In general, while a proposed innovation may not yet be fully capable of manufacturing thousands of units, it must be a harbinger for how such production may be possible in 3 to 5 years.

EXAMPLES INCLUDE, BUT ARE NOT LIMITED TO:
  • Technology for reconfigurable dies and molds (zero tooling cost).
  • Technology for massively parallel additive manufacturing methods, where entire layers or large regions are formed at once, rather than point by point.
  • Technology to substantially lower die and mold production cost.
  • Automation tools for die and mold design, or tools to enable fully automated setup of manufacturing equipment or production lines.
  • Novel molding, casting, or forming technologies that excel at producing low-volume quantities.
  • Manufacturing tools/equipment that are substantially lower cost than traditional tools/equipment, or that substantially improve the quality of current desktop manufacturing tools to enable affordable, quality manufacturing at the individual and community level. (e.g. computer-numerically controlled (CNC) equipment, laser cutters, equipment for vacuum forming, molding, etc.)
  • Novel low-cost approaches to computer vision and machine learning for manufacturing (especially integration of open source approaches).
  • Low cost and scalable manufacturing technology for emerging areas (e.g. nano-manufacturing, flexible electronics or sensors, etc.)

TOPIC 2: HARNESSING THE INFORMATION REVOLUTION FOR MANUFACTURING

Describe how your innovation harnesses information technology tools and approaches, such as information management, collaboration, virtual spaces, computer vision and machine learning tools, etc., to increase the variety and value of what an individual or small team can design, prototype, and manufacture. Discuss the impact of your innovation on cost-effective, low-volume manufacturing.

Examples include, but are not limited to:

  • Software tools for creating a more seamless transition from a digital representation of a product to its physical manifestation, not unlike hitting the “print” button for a word processing file to print a physical document.
  • Affordable cloud computing and next-generation design tools which can generate thousands of options that all meet the specified high-level goals of a designer, including functional requirements, material type, cost, etc.
  • Open interfaces for machine tools and machine tool components that allow for greater user-driven and third party innovation, and customized machine tools that can be rapidly assembled from standard components.
  • Collaboration tools (and business models) that enable multiple small entities to coordinate on delivering a cost-effective, higher value solution.

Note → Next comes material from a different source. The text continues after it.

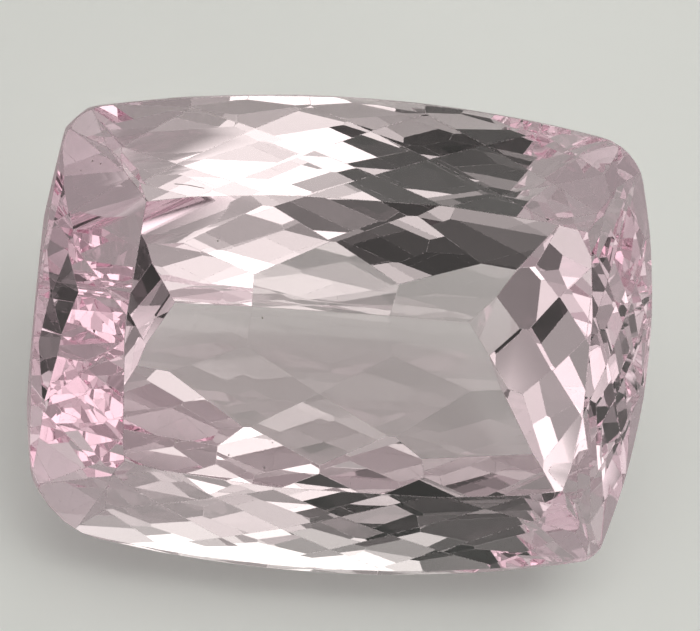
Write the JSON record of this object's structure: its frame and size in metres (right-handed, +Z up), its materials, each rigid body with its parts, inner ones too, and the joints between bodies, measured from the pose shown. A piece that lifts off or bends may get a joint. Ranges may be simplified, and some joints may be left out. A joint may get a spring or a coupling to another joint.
{
  "type": "cushion-cut kunzite gem",
  "caption": "Loose faceted gem of pale pink kunzite, cushion cut with a bowed outline, a keel underneath and a wide flat table, lying on one facet of its underside.",
  "frame": {"origin": "middle of the stone's box, on the surface that it lies on", "axes": "+X along the length of the stone, from the end with the two differently rounded corners on the left to the more bowed end on the right; +Z up; the table faces up and towards -Y, tilted 40 degrees"},
  "size_m": [0.02, 0.0124, 0.0114],
  "materials": {
    "kunzite": "polished clear crystal, pale pink, deeper pink towards the ends"
  },
  "bodies": {
    "root": {"cut_stone": "kunzite"}
  },
  "joints": []
}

TOPIC 3: DEMOCRATIZATION OF MANUFACTURING KNOWLEDGE

There is a wealth of knowledge and know-how in manufacturing, but that knowledge and know-how is spread across many books, videos, tool suppliers, engineers, and tradespeople. The challenge is to provide the right information to the right people at the right time. Technological advances provide a wealth of ways to compile and distribute this knowledge.

Describe how your innovation will enable manufacturing knowledge to be shared easily and broadly. Justify how the innovation improves knowledge-sharing to enhance and deepen the user’s understanding of manufacturing.

EXAMPLES INCLUDE, BUT ARE NOT LIMITED TO:
  • Intelligent design tools that guide the users towards alternative manufacturable designs, while teaching core design issues through the design process.
  • Interactive design education tools that provide interactive lessons on manufacturing in the context of designing a part.
  • Simulation software that allows users to create and test a manufacturable part within the context of a game.
  • An encyclopedia (or “Wiki”) with a novel user interface that quickly and easily presents the designer with relevant manufacturing knowledge.

An app-based formalism for the creation, access and use of product-specific, design-for-manufacturing compilers.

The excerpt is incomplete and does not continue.